## Material
------------------------

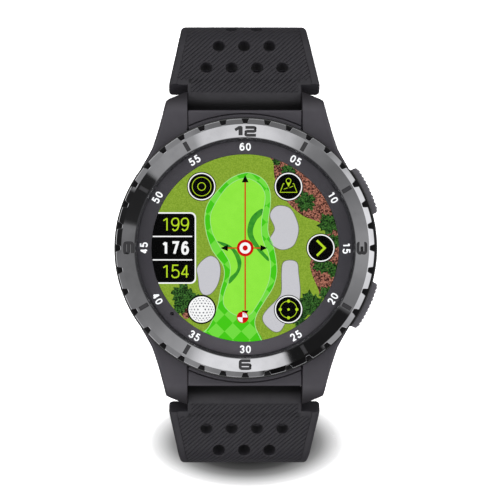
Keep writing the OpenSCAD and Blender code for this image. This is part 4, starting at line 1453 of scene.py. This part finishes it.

------------------------

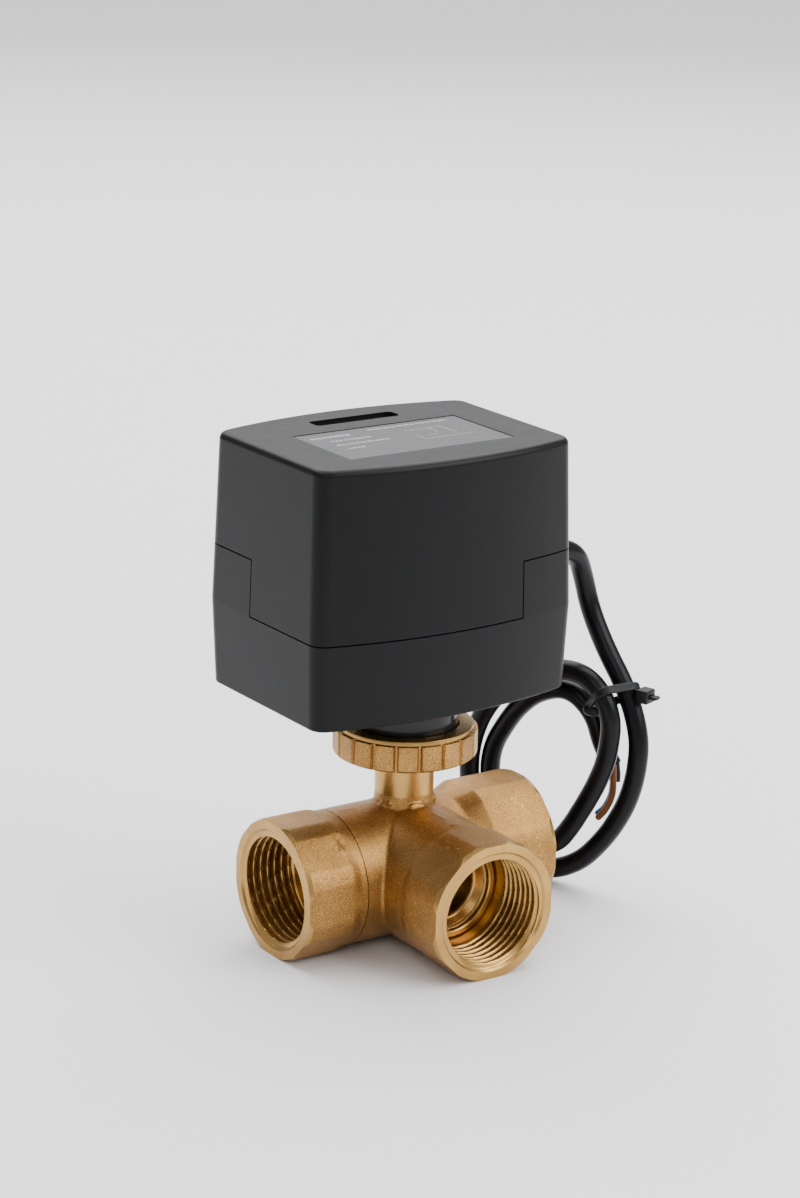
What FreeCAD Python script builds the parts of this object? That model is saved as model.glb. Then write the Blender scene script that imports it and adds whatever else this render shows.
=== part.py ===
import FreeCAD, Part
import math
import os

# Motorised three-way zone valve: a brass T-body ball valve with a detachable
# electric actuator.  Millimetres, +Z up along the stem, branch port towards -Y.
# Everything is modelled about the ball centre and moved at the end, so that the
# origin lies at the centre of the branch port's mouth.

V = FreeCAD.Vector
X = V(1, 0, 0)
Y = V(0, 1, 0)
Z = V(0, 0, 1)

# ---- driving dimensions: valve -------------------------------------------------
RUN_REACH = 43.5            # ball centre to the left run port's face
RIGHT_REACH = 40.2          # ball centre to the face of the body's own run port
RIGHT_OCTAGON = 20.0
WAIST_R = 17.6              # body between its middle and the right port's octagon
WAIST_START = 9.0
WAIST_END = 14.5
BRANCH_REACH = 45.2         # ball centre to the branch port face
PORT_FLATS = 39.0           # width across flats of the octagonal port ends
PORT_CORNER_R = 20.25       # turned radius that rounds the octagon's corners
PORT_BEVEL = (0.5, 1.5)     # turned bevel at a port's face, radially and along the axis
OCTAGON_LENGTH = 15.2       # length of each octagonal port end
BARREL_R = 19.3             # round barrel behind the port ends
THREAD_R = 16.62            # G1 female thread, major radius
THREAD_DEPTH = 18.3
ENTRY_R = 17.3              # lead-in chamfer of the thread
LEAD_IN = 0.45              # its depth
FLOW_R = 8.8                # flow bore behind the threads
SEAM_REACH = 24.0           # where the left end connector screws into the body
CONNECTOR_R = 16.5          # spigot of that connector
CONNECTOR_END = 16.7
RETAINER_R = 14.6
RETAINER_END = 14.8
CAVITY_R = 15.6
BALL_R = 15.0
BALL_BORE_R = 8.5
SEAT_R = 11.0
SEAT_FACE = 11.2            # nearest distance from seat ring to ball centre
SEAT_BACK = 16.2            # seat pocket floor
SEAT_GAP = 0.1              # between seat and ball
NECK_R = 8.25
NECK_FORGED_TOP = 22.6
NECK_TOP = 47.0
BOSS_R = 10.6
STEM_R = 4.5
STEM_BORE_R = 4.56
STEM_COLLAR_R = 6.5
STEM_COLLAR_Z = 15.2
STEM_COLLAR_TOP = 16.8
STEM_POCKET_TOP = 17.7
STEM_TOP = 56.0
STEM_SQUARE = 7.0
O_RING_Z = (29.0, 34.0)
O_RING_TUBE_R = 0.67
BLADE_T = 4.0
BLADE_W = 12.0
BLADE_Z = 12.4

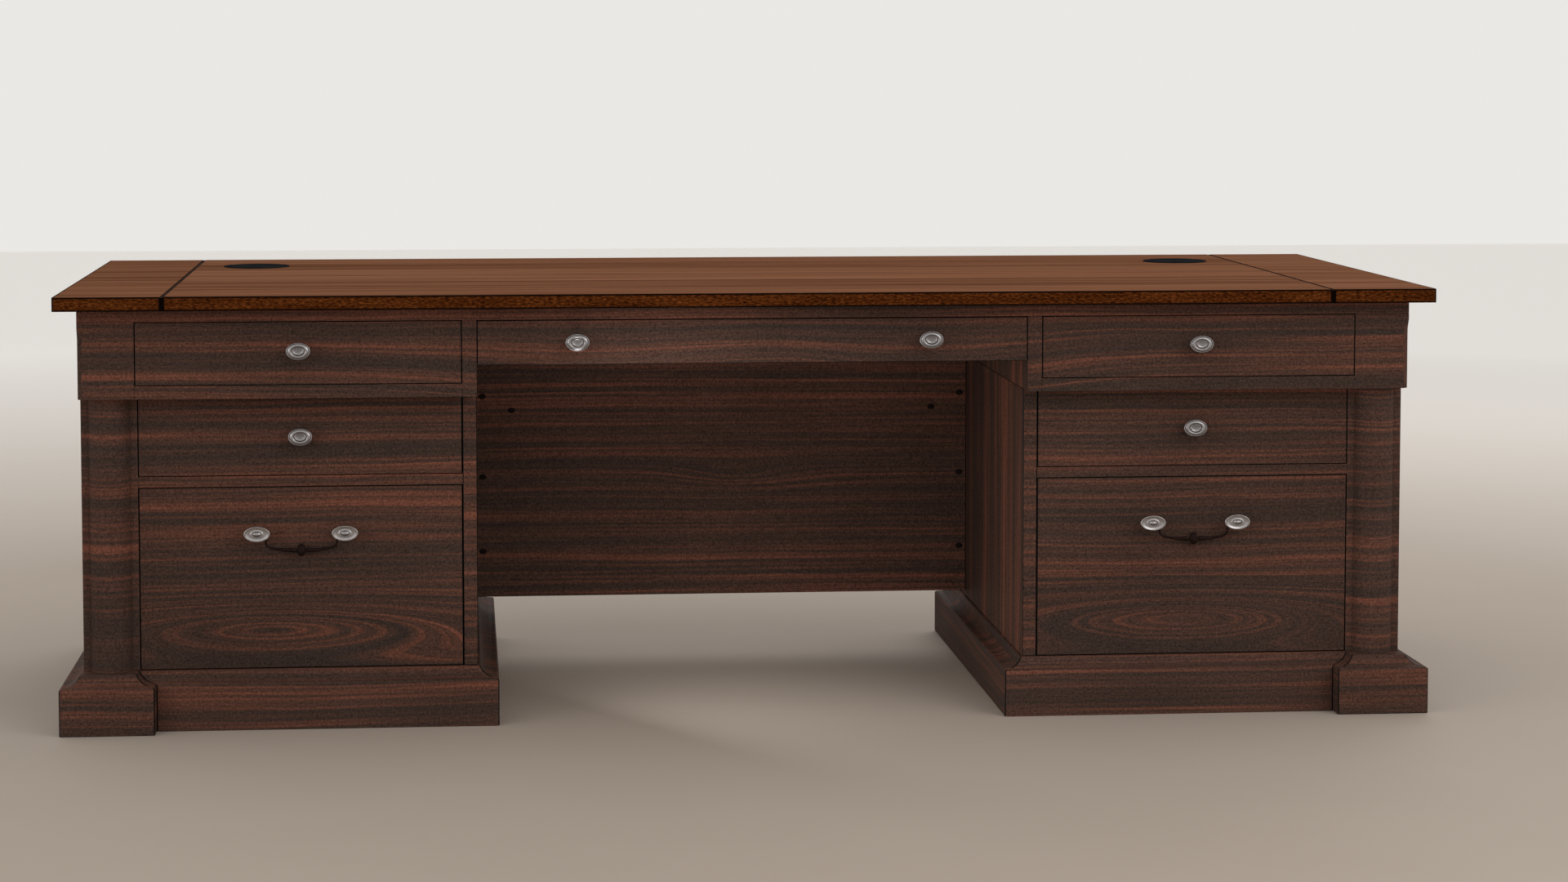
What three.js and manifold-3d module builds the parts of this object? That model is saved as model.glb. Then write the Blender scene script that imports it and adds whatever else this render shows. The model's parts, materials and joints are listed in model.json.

------------------------

## Requirement
From the listing above, collect each line in which the string "write" appears.

## Solution to this problem
What FreeCAD Python script builds the parts of this object? That model is saved as model.glb. Then write the Blender scene script that imports it and adds whatever else this render shows.
What three.js and manifold-3d module builds the parts of this object? That model is saved as model.glb. Then write the Blender scene script that imports it and adds whatever else this render shows. The model's parts, materials and joints are listed in model.json.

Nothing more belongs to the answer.